O segredo, dizia Chang, o china da loja, não é descobrir o que as pessoas escondem, e sim entender o que elas mostram.
Marçal Aquino
Marçal Aquino, escritor, roteirista e jornalista, publicou o Eu receberia as piores notícias dos seus lindos lábios em 2005 pela Companhia das Letras. O livro, que foi adaptado para o cinema em 2012, conta a história do fotógrafo Cauby e sua amada Lavínia.
A narrativa é envolvente e sincera. Parece que lemos sobre a vida de Cauby nas páginas de algum jornal. E se não bastasse tudo isso, Aquino cria o professor filósofo Schianberg que é citado inúmeras vezes, na tentativa de com essas citações explicar algumas loucuras da vida e consequentemente as loucuras dos humanos.
As citações que separei foi para matar a saudade de um dos melhores livros que já li na vida.
Queremos o que não podemos ter, diz o professor Schianberg, o mais obscuro dos filósofos do amor. É normal, saudável. O que diferencia uma pessoa de outra, ele acrescenta, é o quanto cada um quer o que não pode ter. Nossa ração de poeira das estrelas.
Colorida em meio ao cinzento que predominava ao redor. Olhei para o rosto no porta-retrato: tinha uma luz particular, só dela, e um ar de quem poderia ser o que quisesse na vida.
O trecho está grifado no livro. Nele, o professor Schianberg dá voz a Nietzsche — “Há sempre um pouco de loucura no amor, mas há sempre um pouco de razão na loucura” —, para depois contestá-lo, lembrando que na loucura dos amores contrariados não há espaço nenhum para a razão, apenas para mais loucura.
Retomo o livro e leio mais um trecho grifado: o professor Schianberg diz que a natureza do amor, de não nos permitir escolher por quem nos apaixonamos, é uma rota que pode conduzir à ruína.
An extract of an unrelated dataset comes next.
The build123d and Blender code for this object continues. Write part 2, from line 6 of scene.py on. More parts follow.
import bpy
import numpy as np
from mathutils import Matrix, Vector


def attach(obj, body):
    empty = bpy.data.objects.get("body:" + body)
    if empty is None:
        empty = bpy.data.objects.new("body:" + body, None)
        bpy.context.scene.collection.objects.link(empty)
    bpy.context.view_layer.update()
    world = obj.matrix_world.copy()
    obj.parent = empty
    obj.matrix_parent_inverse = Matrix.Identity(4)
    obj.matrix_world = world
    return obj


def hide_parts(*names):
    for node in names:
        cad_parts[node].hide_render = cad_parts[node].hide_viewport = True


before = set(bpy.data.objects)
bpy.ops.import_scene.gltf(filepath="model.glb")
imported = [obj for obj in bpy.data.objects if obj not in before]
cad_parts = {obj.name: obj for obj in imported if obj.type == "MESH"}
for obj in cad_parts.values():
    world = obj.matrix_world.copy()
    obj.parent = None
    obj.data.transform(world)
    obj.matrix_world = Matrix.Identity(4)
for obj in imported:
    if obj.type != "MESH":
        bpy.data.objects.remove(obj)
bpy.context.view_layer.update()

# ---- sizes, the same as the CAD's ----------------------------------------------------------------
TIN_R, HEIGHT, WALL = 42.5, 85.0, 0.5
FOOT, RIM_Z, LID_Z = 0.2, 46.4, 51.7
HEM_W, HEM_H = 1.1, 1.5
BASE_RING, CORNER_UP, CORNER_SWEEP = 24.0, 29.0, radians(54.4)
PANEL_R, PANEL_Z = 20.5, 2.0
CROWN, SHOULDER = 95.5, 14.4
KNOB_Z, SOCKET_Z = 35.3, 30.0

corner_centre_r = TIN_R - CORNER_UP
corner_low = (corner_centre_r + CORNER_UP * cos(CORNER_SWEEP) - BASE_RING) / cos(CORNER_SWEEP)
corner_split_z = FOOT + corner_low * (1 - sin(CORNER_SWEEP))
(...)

Entendo por que Schianberg escreveu isso. E dou razão a ele. Alguns amores levam à ruína. Eu soube disso desde a primeira vez em que Lavínia entrou na minha casa.
Em seu livro, o professor Schianberg escreveu: “A grande desgraça é que as lembranças não bastam para confortar os amantes. Nunca aplacam. Ao contrário: servem só para espicaçar as chagas daqueles que foram condenados à lepra do amor não correspondido”.
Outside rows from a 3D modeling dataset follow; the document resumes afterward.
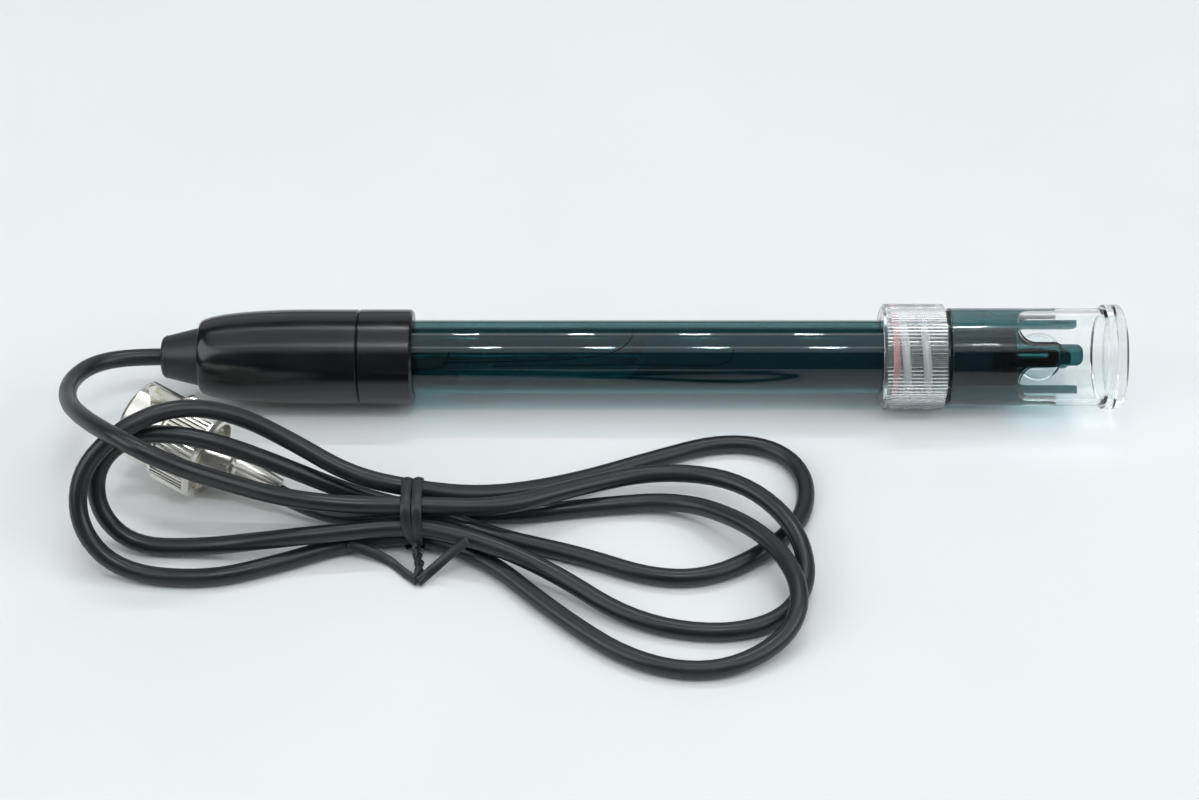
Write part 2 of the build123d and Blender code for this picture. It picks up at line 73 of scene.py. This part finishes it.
# The lead: its route in millimetres, from the strain relief to the plug's ferrule
CORD_DIAMETER = 0.0028
CORD_ROUTE = [
    (-77.75, 0.0, 8.6),
    (-83.0, 0.0, 8.6),
    (-88.5, -3.0, 9.6),
    (-91.0, -10.0, 11.6),
    (-89.5, -19.5, 15.0),
    (-84.5, -29.5, 19.6),
    (-78.0, -37.5, 22.6),
    (-71.0, -40.0, 20.0),
    (-63.5, -38.0, 14.8),
    (-54.5, -36.5, 10.0),
    (-45.0, -36.0, 8.1),
    (-35.0, -36.0, 8.2),
    (-22.0, -35.0, 6.6),
    (-10.0, -28.0, 5.0),
    (2.5, -23.0, 4.0),
    (15.0, -26.5, 5.2),
    (23.0, -36.5, 5.2),
    (25.0, -46.0, 2.6),
    (21.0, -54.0, 1.5),
    (11.0, -57.5, 1.5),
    (-2.0, -54.5, 1.5),
    (-14.0, -45.0, 3.0),
    (-24.0, -41.0, 5.2),
    (-35.0, -37.5, 5.5),
    (-45.5, -38.5, 5.0),
    (-57.5, -40.0, 4.6),
    (-67.5, -38.5, 1.8),
    (-78.0, -38.0, 1.5),
    (-83.5, -35.0, 6.0),
    (-83.5, -31.5, 12.4),
    (-78.0, -29.0, 16.4),
    (-70.0, -29.5, 16.8),
    (-62.5, -30.0, 14.6),
    (-55.0, -29.0, 9.8),
    (-45.5, -29.0, 4.6),
    (-35.0, -31.0, 2.6),
    (-20.5, -31.0, 1.5),
    (-6.5, -28.5, 1.5),
    (6.0, -28.0, 2.2),
    (15.0, -36.0, 5.2),
    (21.0, -43.5, 5.4),
    (23.5, -53.5, 5.2),
    (20.0, -60.0, 2.2),
    (10.0, -65.5, 1.5),
    (-2.0, -63.0, 1.5),
    (-13.5, -52.5, 1.5),
    (-24.0, -40.5, 1.5),
    (-35.0, -36.0, 2.5),
    (-45.0, -37.0, 1.5),
    (-56.0, -42.0, 1.5),
    (-66.0, -45.5, 1.5),
    (-79.0, -44.0, 1.5),
    (-85.5, -40.0, 6.6),
    (-85.5, -35.0, 13.8),
    (-79.0, -31.5, 19.6),
    (-71.0, -27.0, 20.4),
    (-62.5, -24.5, 16.8),
    (-54.0, -26.0, 12.4),
    (-45.0, -30.0, 9.0),
    (-35.0, -32.5, 8.3),
    (-24.5, -30.0, 4.8),
    (-12.0, -24.0, 2.0),
    (1.5, -17.5, 1.5),
    (12.5, -13.0, 1.5),
    (21.5, -14.5, 1.5),
    (26.0, -21.5, 1.5),
    (25.0, -31.5, 1.5),
    (19.0, -39.0, 1.5),
    (10.0, -45.0, 1.5),
    (1.0, -45.0, 1.5),
    (-9.5, -40.0, 1.5),
    (-20.5, -36.5, 1.5),
    (-28.0, -34.5, 2.8),
    (-35.0, -33.5, 5.3),
    (-43.5, -33.0, 3.2),
    (-50.5, -30.8, 1.9),
    (-56.5, -28.0, 3.6),
]


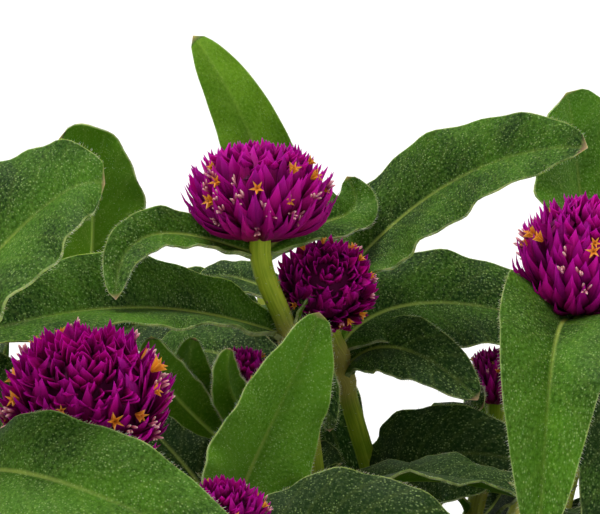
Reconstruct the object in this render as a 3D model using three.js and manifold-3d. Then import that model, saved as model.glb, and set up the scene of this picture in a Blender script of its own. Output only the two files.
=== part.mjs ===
// Potted globe amaranth (Gomphrena globosa), a dwarf bedding plant in a plain plastic pot.
// Millimetres, +Z up. The origin is the middle of the pot's underside, and the front is -Y.
// The pot, its compost, every leafy stem and every flower head is a solid of its own.
import * as THREE from 'three';
import { mergeVertices } from 'three/addons/utils/BufferGeometryUtils.js';
import Module from 'manifold-3d';

const wasm = await Module();
wasm.setup();

// Pot: a round pot with a rim band, a foot ring and a groove with drain holes.
const POT_HEIGHT = 94;
const POT_BASE_RADIUS = 43.5;
const POT_BODY_RADIUS = 56.2;
const POT_RIM_RADIUS = 60;
const POT_RIM_BAND = 13;
const POT_WALL = 2;
const POT_FLOOR = 3.6;
const POT_EDGE = 1;
const GROOVE_INNER = 18;
const GROOVE_OUTER = 37;
const GROOVE_DEPTH = 1.5;
const DRAIN_RADIUS = 4.2;
const DRAIN_CIRCLE = 27.5;
const DRAIN_COUNT = 6;
const DRAIN_SIDES = 8;
const POT_SIDES = 28;

// Compost: a shallow mound with a plain hole for every stem.
const GAP = 0.3;
const SOIL_WALL_GAP = 0.6;
const SOIL_EDGE = 86.5;
const SOIL_MOUND = 3.5;
const SOIL_SIDES = 18;
const SOIL_RINGS = [0.75, 0.4];
const HOLE_DEPTH = 13;
const HOLE_GAP = 0.7;
const HOLE_SIDES = 6;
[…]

Valeu a pena ser invadido por uma onda de felicidade, ser tocado por uma tormenta.
Quem me contava isso era a Lavínia doida. A que eu, de brincadeira, chamava de Shirley. Aquela que a Lavínia mansa, a sério, xingava de vadia. Era bem mais do que dupla personalidade. Era uma doença. E não tinha cura. E eu adoeci daquela mulher. Contraí o vírus da sua insensatez.
(Nunca acreditei no diabo. Apenas em pessoas seduzidas pelo mal.)
Atire a primeira pedra aquele que não estremeceu ao recuperar, nos lençóis encardidos da cama em que dorme solitário, o cheiro da mulher ausente.
Suportamos a existência tentando converter o banal em épico.
A esperança é o pior dos venenos, seu Cauby. O senhor não concorda?
Conhecê-la fez do passado um mero ensaio, um treino antes de ser exposto à sua incandescência.
…Schianberg escreveu: o detalhe é a alma de toda fantasia. Qualquer detalhe, por mais inusitado ou pervertido que seja. Daí os fetiches. A particularidade do desejo. E um detalhe pode tornar-se muitas vezes mais excitante que a própria fantasia.
O careca não cansa de repetir que a esperança é o pior dos venenos? É. Porém muitas vezes é também o único remédio.
*As citações não estão com página porque li em ebook.